# Aim
The listing below contains a span that opens with the line containing "band is put on" and closes with the line containing "depsgraph = bpy.context.evaluated_depsgraph_get()". Return that span exactly.

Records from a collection
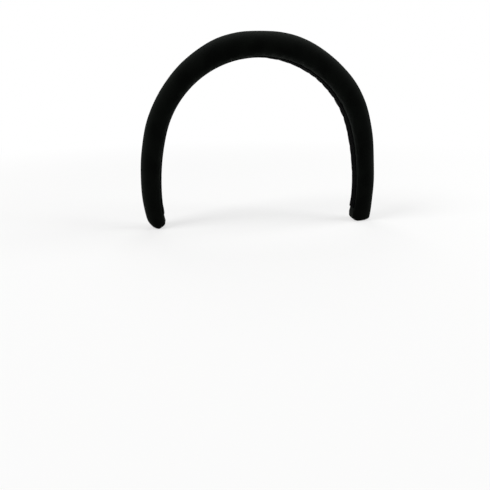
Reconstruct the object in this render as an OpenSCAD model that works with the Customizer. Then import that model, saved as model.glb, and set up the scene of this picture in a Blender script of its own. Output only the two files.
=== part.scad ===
// Padded headband, worn over the crown of the head from ear to ear.
// A flexible plastic arch carries a foam pad. One piece of velvet wraps both, closes over
// each tip, and turns in under the arch, where a ribbon glued along the middle hides its edges.
//
// Frame, in millimetres: the origin is the centre of the head circle, +Z points up through
// the crown, X runs ear to ear and Y runs front to back.
// A station is an arc length along the head face of the ribbon: 0 at the crown, + to the
// right tip, - to the left. A level is a height above that face, square to it.

/* [Head fit] */
// Radius of the head circle that the ribbon lies on
head_r = 65; // [58:0.5:72]
// Angle from the crown down to where the round arch becomes a leg
crown_angle = 74; // [64:1:82]
// Radius of the flatter leg below the round arch
leg_r = 147; // [110:1:220]
// Length of one leg, down to the tip
leg_len = 64; // [52:1:76]

/* [Outer shape] */
// Thickness of the finished band at the crown, ribbon included
crown_t = 16.5; // [13:0.5:20]
// Thickness of the finished band at the tips, ribbon included
tip_t = 12.5; // [11:0.5:14]
// Width of the finished band at the crown, front to back
crown_w = 33; // [29:0.5:40]
// Width of the finished band at the tips
tip_w = 14; // [13:0.5:18]
// Radius that rounds off the back and both sides of the padding at each tip
tip_round = 5; // [3.5:0.25:5.5]
// Radius that rounds off the head side of the padding at each tip
heel_round = 2; // [1.25:0.25:3]
// Share of the foam's height at which the band is widest
bulge_share = 0.28; // [0.2:0.02:0.45]
// Roundness of the padded back: 2 is an ellipse, more is boxier
dome_power = 2.2; // [2:0.1:3]

/* [Plastic arch] */
// Width of the arch at the crown
core_crown_w = 19; // [14:0.5:22]
// Width of the arch just before its rounded end
core_tip_w = 7.5; // [6.5:0.25:8.5]
// Thickness of the arch
core_t = 1.8; // [1.2:0.1:2.4]
// Distance from the end of the arch to the tip of the band
core_end_gap = 5; // [4:0.5:10]

/* [Cover and ribbon] */
// Thickness of the velvet cover, pile included
cover_t = 1; // [0.6:0.1:1.4]
// Gap between the cover's two turned-in edges
slot_w = 5; // [3:0.5:6]
// Length of cover that folds round each tip and closes it
tip_return = 14; // [10:1:20]
// Width of the lining ribbon
ribbon_w = 9; // [7:0.5:9.5]
// Thickness of the lining ribbon
ribbon_t = 0.6; // [0.4:0.1:1]
// Distance from the end of the ribbon to the tip of the band
ribbon_end_gap = 8; // [6:0.5:9]

/* [Adhesive] */
// Thickness of the tape between arch and foam
foam_tape_t = 0.3; // [0.2:0.05:0.6]
// Strip of arch left bare along each edge of that tape
foam_tape_inset = 1; // [0.5:0.25:2]

/* [Hidden] */

core_gap = 0.3;        // clearance between the arch's long edges and the cover
foam_gap = 0.1;        // clearance between the foam and the cover
glue_gap = 0.2;        // clearance round the glue in the slot
bore_trim = 0.1;       // what the head circle shaves off the ribbon's head face
cut_margin = 2;        // overrun of cutting shapes past what they cut
thickness_ease = 1.3;  // exponent of the thinning from crown to tip
width_ease = 1.5;      // exponent of the narrowing from crown to tip
corner_power = 2.4;    // roundness of the two edges beside the head

crown_len = head_r * crown_angle * PI / 180;
half_len = crown_len + leg_len;

cover_level = ribbon_t;                        // head side of the cover's turned-in edges
core_level = cover_level + cover_t;            // head side of the arch
tape_level = core_level + core_t;              // back of the arch, head side of the tape
foam_level = tape_level + foam_tape_t;         // head side of the foam

body_steps = 60;    // steps along the arch between the two rounded tips
tip_steps = 5;      // steps in one rounded tip
dome_steps = 14;    // facets over the padded back
corner_steps = 4;   // facets round one edge
end_steps = 6;      // facets round one corner of the arch's end

body_end = half_len - tip_round;               // where the tips start to round off
body_step = 2 * body_end / body_steps;
slot_end = half_len - tip_return;

// ---- the arch line ----

// Angle from the crown, in degrees, of a station from 0 up
function turn(s) = s < crown_len
    ? s / head_r * 180 / PI
    : crown_angle + (s - crown_len) / leg_r * 180 / PI;

// Centre of the arc that a station from 0 up lies on
function arc_centre(s) = s < crown_len
    ? [0, 0]
    : (head_r - leg_r) * [sin(crown_angle), cos(crown_angle)];

function arc_radius(s) = s < crown_len ? head_r : leg_r;

// Point [x, z] at a station and level
function along(s, level) =
    let (p = abs(s), a = turn(p),
         q = arc_centre(p) + (arc_radius(p) + level) * [sin(a), cos(a)])
    [sign(s) * q.x, q.y];

// Value at a station, eased from its size at the crown to its size at the tip
function taper(crown, tip, s, ease) = crown + (tip - crown) * pow(abs(s) / half_len, ease);

function band_t(s) = taper(crown_t, tip_t, s, thickness_ease);
function band_w(s) = taper(crown_w, tip_w, s, width_ease);
function core_w(s) = taper(core_crown_w, core_tip_w, s, width_ease);

// ---- the padded section, for a surface that lies inset below the finished one ----

// How far a surface has turned inwards at a station, where a radius rounds off its end
function turned_in(s, radius, inset) =
    let (r = radius - inset, past = abs(s) - half_len + radius)
    past <= 0 ? 0 : r - sqrt(max(0, r * r - past * past));

// [half width, half width of the flat, widest level, back level, head level]
function section(s, inset, head) =
    let (shrink = turned_in(s, tip_round, inset),
         full = band_w(s) / 2 - inset,
         half = full - shrink,
         wide = foam_level + bulge_share * (band_t(s) - cover_t - foam_level))
    [half, (core_w(s) / 2 + core_gap) * half / full, wide, band_t(s) - inset - shrink,
     head + turned_in(s, heel_round, inset)];

// Arc of the padded back, from the right edge over to the left
function dome(d) = [for (i = [0:dome_steps])
    let (a = 180 * i / dome_steps, e = 2 / dome_power)
    [sign(cos(a)) * d[0] * pow(abs(cos(a)), e), d[2] + (d[3] - d[2]) * pow(sin(a), e)]];

// Points round one edge, from the flat out to just below the widest level
function corner(d, from) = [for (i = [0:corner_steps - 1])
    let (a = from * (1 - i / corner_steps), e = 2 / corner_power)
    [d[1] + (d[0] - d[1]) * pow(cos(a), e), d[2] - (d[2] - d[4]) * pow(sin(a), e)]];

// Angle round the corner at which it reaches a level, or the head side if that comes first
function corner_angle(d, level) =
    asin(min(1, pow((d[2] - level) / (d[2] - d[4]), corner_power / 2)));

function mirrored(points) = [for (i = [len(points) - 1:-1:0]) [-points[i].x, points[i].y]];

// Section with a flat towards the head, cut off at a level
function pad_ring(d, level) =
    let (side = corner(d, corner_angle(d, level)))
    concat(side, dome(d), mirrored(side));

// Section of the cover: the same, opened by the slot at its first and last point
function skin_ring(s, inset, head) =
    let (d = section(s, inset, head),
         side = corner(d, 90),
         lip = slot_w / 2 * d[0] / (band_w(s) / 2 - inset))
    concat([[lip, d[4]]], side, dome(d), mirrored(side), [[-lip, d[4]]]);

// Section points set up at their station, as [x, y, z]
function placed(s, ring) = [for (p = ring) let (q = along(s, p.y)) [q.x, p.x, q.y]];

// Stations along the body, which every piece shares so that their facets lie flush
function body_stations() = [for (i = [0:body_steps]) i * body_step - body_end];

// Stations from tip to tip, closer together where the ends round off
function stations(inset) =
    let (r = tip_round - inset)
    concat(
        [for (i = [tip_steps:-1:1]) -body_end - r * sin(90 * i / tip_steps)],
        body_stations(),
        [for (i = [1:tip_steps]) body_end + r * sin(90 * i / tip_steps)]);

// ---- faces of a lofted tube, rings numbered along it and points numbered round it ----

function patch(first, size, i, j, k) = [first + i * size + j, first + i * size + k,
    first + (i + 1) * size + k, first + (i + 1) * size + j];

function flipped(face) = [for (i = [len(face) - 1:-1:0]) face[i]];

// End of the tube, listed from its back so that a fan of triangles fills it
function cap(first, size, i) =
    [for (j = [0:size - 1]) first + i * size + (j + floor(size / 2)) % size];

// Skin between points from and to of every ring
function tube_wall(first, size, rings) =
    [for (i = [0:rings - 2], j = [0:size - 2]) patch(first, size, i, j, j + 1)];

// Strip that closes the tube between its last and first point
function tube_seam(first, size, spans) = [for (i = spans) patch(first, size, i, size - 1, 0)];

module loft(rings) {
    size = len(rings[0]);
    last = len(rings) - 1;
    polyhedron(
        points = [for (r = rings, p = r) p],
        faces = concat(
            tube_wall(0, size, last + 1),
            tube_seam(0, size, [0:last - 1]),
            [flipped(cap(0, size, 0)), cap(0, size, last)]),
        convexity = 6);
}

// ---- flat strips that follow the arch ----

// Strip of constant width between two levels, ending at station end each side
module plain_strip(low, high, width, end) {
    s = concat([-end], [for (v = body_stations()) if (abs(v) < end) v], [end]);
    rotate([90, 0, 0])
        linear_extrude(width, center = true)
            polygon(concat(
                [for (v = s) along(v, low)],
                [for (i = [len(s) - 1:-1:0]) along(s[i], high)]));
}

// Outline [y, z] of a tapered strip seen from the side, with rounded end corners
function strip_outline(level, inset, end) =
    let (r = core_w(end) / 2 - inset, straight = end - r,
         side = concat(
            [[core_w(0) / 2 - inset, head_r + level + cut_margin]],
            [for (s = body_stations()) if (s > 0 && s < straight)
                [core_w(s) / 2 - inset, along(s, level).y]],
            [for (i = [0:end_steps])
                let (a = 90 * i / end_steps, s = straight + r * sin(a))
                [(core_w(straight) / 2 - inset) * cos(a), along(s, level).y]]))
    concat(side, mirrored([for (i = [0:len(side) - 2]) side[i]]));

module tapered_strip(low, high, inset, end) {
    intersection() {
        plain_strip(low, high, core_crown_w, end + cut_margin);
        rotate([90, 0, 90])
            linear_extrude(2 * (head_r + leg_r), center = true)
                polygon(strip_outline((low + high) / 2, inset, end));
    }
}

// ---- the pieces ----

module core_band() {
    color("ivory") tapered_strip(core_level, tape_level, 0, half_len - core_end_gap);
}

module foam_tape() {
    color("khaki")
        tapered_strip(tape_level, foam_level, foam_tape_inset,
            half_len - core_end_gap - foam_tape_inset);
}

module foam_pad() {
    inset = cover_t + foam_gap;
    color("lightgray")
        loft([for (s = stations(inset))
            placed(s, pad_ring(section(s, inset, core_level), foam_level))]);
}

// A shell with its own cavity. Along the middle it is open to the head through the slot;
// over the last stretch before each tip the slot is closed.
module outer_cover() {
    outside = stations(0);
    inside = stations(cover_t);
    rings = len(outside);
    skin = [for (s = outside) placed(s, skin_ring(s, 0, cover_level))];
    cavity = [for (s = inside) placed(s, skin_ring(s, cover_t, core_level))];
    size = len(skin[0]);
    base = rings * size;
    reach = [for (i = [0:rings - 2]) max(abs(outside[i]), abs(outside[i + 1]))];
    open = [for (i = [0:rings - 2]) if (reach[i] < slot_end) i];
    shut = [for (i = [0:rings - 2]) if (reach[i] >= slot_end) i];
    first = open[0];
    last = open[len(open) - 1] + 1;
    color("black") polyhedron(
        points = [for (surface = [skin, cavity], r = surface, p = r) p],
        faces = concat(
            tube_wall(0, size, rings),
            tube_seam(0, size, shut),
            [for (f = tube_wall(base, size, rings)) flipped(f)],
            [for (f = tube_seam(base, size, shut)) flipped(f)],
            [flipped(cap(0, size, 0)), cap(0, size, rings - 1)],
            [cap(base, size, 0), flipped(cap(base, size, rings - 1))],
            [for (i = open) slot_wall(size, base, i, 0)],
            [for (i = open) flipped(slot_wall(size, base, i, size - 1))],
            [slot_stop(size, base, first), flipped(slot_stop(size, base, last))]),
        convexity = 8);
}

// Cut edge of the cover along one side of the slot
function slot_wall(size, base, i, j) = [i * size + j, (i + 1) * size + j,
    base + (i + 1) * size + j, base + i * size + j];

// Cut edge of the cover across one end of the slot
function slot_stop(size, base, i) = [i * size, base + i * size,
    base + i * size + size - 1, i * size + size - 1];

module ribbon_glue() {
    color("wheat")
        plain_strip(cover_level, core_level, slot_w - 2 * glue_gap, slot_end - body_step);
}

// The crown's head face is a true cylinder, for whatever the band is put on
module lining_ribbon() {
    color("dimgray")
        difference() {
            plain_strip(-bore_trim, ribbon_t, ribbon_w, half_len - ribbon_end_gap);
            rotate([90, 0, 0])
                cylinder(r = head_r, h = ribbon_w + cut_margin, center = true, $fn = 360);
        }
}

core_band();
foam_tape();
foam_pad();
outer_cover();
ribbon_glue();
lining_ribbon();
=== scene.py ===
import math

import bpy
import numpy as np
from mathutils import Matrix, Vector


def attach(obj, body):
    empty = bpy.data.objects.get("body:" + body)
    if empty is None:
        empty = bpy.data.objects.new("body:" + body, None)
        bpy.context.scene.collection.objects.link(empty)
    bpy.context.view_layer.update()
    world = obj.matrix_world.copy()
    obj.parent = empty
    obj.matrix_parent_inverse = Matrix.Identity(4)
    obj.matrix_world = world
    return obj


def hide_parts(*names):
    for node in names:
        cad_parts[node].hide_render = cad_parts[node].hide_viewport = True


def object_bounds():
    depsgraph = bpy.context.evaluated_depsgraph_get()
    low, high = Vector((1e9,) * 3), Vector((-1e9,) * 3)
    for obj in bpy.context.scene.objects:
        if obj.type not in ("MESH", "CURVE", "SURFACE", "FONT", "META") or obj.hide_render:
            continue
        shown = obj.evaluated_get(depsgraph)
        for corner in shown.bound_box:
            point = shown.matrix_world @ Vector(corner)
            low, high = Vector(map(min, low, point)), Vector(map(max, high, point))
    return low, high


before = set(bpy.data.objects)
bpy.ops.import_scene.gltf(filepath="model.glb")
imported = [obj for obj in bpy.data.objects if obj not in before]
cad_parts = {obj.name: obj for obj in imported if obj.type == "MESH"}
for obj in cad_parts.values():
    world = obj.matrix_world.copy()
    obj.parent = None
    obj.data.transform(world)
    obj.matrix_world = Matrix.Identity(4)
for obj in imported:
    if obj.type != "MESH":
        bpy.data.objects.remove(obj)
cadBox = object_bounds()
print("frame loaded")

millimetre = 0.001

# the line that every piece follows: a round arch over the crown with a flatter leg on each side
# a station is a length along the head face, 0 at the crown; a level is a height above that face
arch = {
    "headRadius": 65 * millimetre,
    "crownTurn": math.radians(74),
    "legRadius": 147 * millimetre,
    "legLength": 64 * millimetre,
}
crownLength = arch["headRadius"] * arch["crownTurn"]
halfLength = crownLength + arch["legLength"]

# the padding's section; a pair of sizes is for the crown and for the tips
padding = {
    "thickness": (16.5 * millimetre, 12.5 * millimetre),
    "width": (33 * millimetre, 14 * millimetre),
    "flat": (19.6 * millimetre, 8.1 * millimetre),  # what lies flat against the plastic arch
    "thicknessEase": 1.3,  # 1 would thin the band evenly from crown to tip
    "widthEase": 1.5,
    "coverLevel": 0.6 * millimetre,  # where the velvet starts, on the ribbon
    "foamLevel": 3.7 * millimetre,  # where the foam starts, on the arch's tape
    "widest": 0.28,  # share of the foam's height at which the band is widest
    "cornerPower": 2.0,  # 2 is an ellipse, more is boxier
    "domePower": 2.2,
    "leastCorner": 1.5 * millimetre,  # width that the rounded edge beside the head keeps at least
    "cornerPoints": 40,
    "domePoints": 121,
}


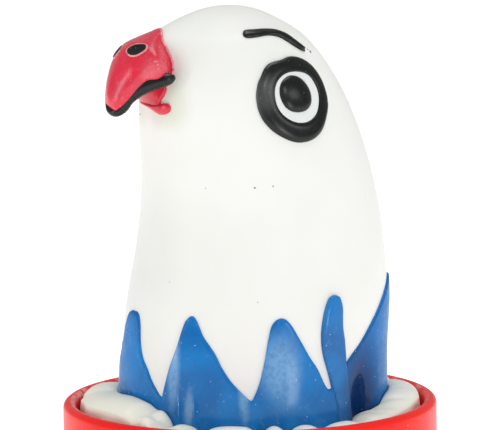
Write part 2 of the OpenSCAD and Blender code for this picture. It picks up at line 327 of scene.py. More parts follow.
def bend(x, knots, values):
    """A smooth curve through values at the knots."""
    knots, values = np.asarray(knots, float), np.asarray(values, float)
    x = np.asarray(x, float)
    flat = values.reshape(len(knots), -1)
    step = np.diff(knots)[:, None]
    chord = np.diff(flat, axis=0) / step
    tangent = np.empty_like(flat)
    tangent[1:-1] = (flat[2:] - flat[:-2]) / (knots[2:] - knots[:-2])[:, None]
    tangent[0], tangent[-1] = chord[0], chord[-1]
    i = np.clip(np.searchsorted(knots, x, side="right") - 1, 0, len(knots) - 2)
    h = (knots[i + 1] - knots[i])[..., None]
    t = (x[..., None] - knots[i][..., None]) / h
    out = cubic(t, h, flat[i], tangent[i], flat[i + 1], tangent[i + 1])
    return out.reshape(x.shape + values.shape[1:])


def spline(points, count, ring=False):
    """count points along a smooth curve through the given ones."""
    points = np.asarray(points, float)
    n = len(points)
    t = np.linspace(0, n if ring else n - 1, count, endpoint=not ring)
    i = np.minimum(t.astype(int), n - 1 if ring else n - 2)
    t = (t - i)[:, None]

    def at(k):
        return points[k % n] if ring else points[np.clip(k, 0, n - 1)]

    a, b, c, d = at(i - 1), at(i), at(i + 1), at(i + 2)
    return 0.5 * (2 * b + (c - a) * t + (2 * a - 5 * b + 4 * c - d) * t**2
                  + (3 * b - a - 3 * c + d) * t**3)


def hump(x, middle, width):
    """1 at the middle, falling away to both sides."""
    return np.exp(-((x - middle) / width) ** 2)


def hump_round(angle, middle, width):
    """A hump at one angle of the full turn, in degrees."""
    apart = (angle - middle + 180) % 360 - 180
    return hump(apart, 0, width)


def smooth(x, low, high):
    """0 up to low, 1 from high on, with a smooth change between them."""
    t = np.clip((x - low) / (high - low), 0, 1)
    return t * t * (3 - 2 * t)


def put(name, data):
    """A new object in the scene."""
    obj = bpy.data.objects.new(name, data)
    bpy.context.scene.collection.objects.link(obj)
    return obj


def build(name, points, faces, look, body="bird", slot=None):
    """A smooth mesh from places in mm, in one material, that rides on a body."""
    mesh = bpy.data.meshes.new(name)
    mesh.from_pydata((np.asarray(points, float).reshape(-1, 3) * MM).tolist(), [], faces)
    mesh.validate()
    mesh.polygons.foreach_set("use_smooth", [True] * len(mesh.polygons))
    mesh.materials.append(look)
    obj = put(name, mesh)
    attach(obj, body)
    return obj


def quads(rows, cols, around=False):
    """Faces of a grid of closed rows; around joins the last row to the first as well."""
    faces = []
    for i in range(rows if around else rows - 1):
        up = (i + 1) % rows
        for j in range(cols):
            k = (j + 1) % cols
            faces.append((i * cols + j, i * cols + k, up * cols + k, up * cols + j))
    return faces


def loft(name, rows, look, **more):
    """A closed skin over loops of points, with a point in the middle of each end."""
    rows = np.asarray(rows)
    m, n = rows.shape[:2]
    faces = quads(m, n)
    low, high = m * n, m * n + 1
    for j in range(n):
        k = (j + 1) % n
        faces.append((low, k, j))
        faces.append((high, (m - 1) * n + j, (m - 1) * n + k))
    points = np.concatenate([rows.reshape(-1, 3), [rows[0].mean(0)], [rows[-1].mean(0)]])
    return build(name, points, faces, look, **more)


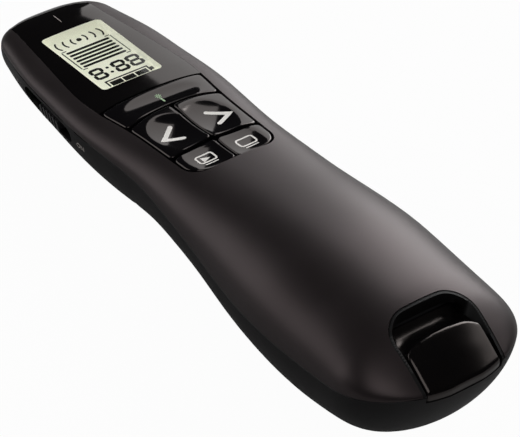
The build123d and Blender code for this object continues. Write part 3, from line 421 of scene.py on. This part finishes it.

# Result of this exercise
// The crown's head face is a true cylinder, for whatever the band is put on
module lining_ribbon() {
    color("dimgray")
        difference() {
            plain_strip(-bore_trim, ribbon_t, ribbon_w, half_len - ribbon_end_gap);
            rotate([90, 0, 0])
                cylinder(r = head_r, h = ribbon_w + cut_margin, center = true, $fn = 360);
        }
}

core_band();
foam_tape();
foam_pad();
outer_cover();
ribbon_glue();
lining_ribbon();
=== scene.py ===
import math

import bpy
import numpy as np
from mathutils import Matrix, Vector


def attach(obj, body):
    empty = bpy.data.objects.get("body:" + body)
    if empty is None:
        empty = bpy.data.objects.new("body:" + body, None)
        bpy.context.scene.collection.objects.link(empty)
    bpy.context.view_layer.update()
    world = obj.matrix_world.copy()
    obj.parent = empty
    obj.matrix_parent_inverse = Matrix.Identity(4)
    obj.matrix_world = world
    return obj


def hide_parts(*names):
    for node in names:
        cad_parts[node].hide_render = cad_parts[node].hide_viewport = True


def object_bounds():
    depsgraph = bpy.context.evaluated_depsgraph_get()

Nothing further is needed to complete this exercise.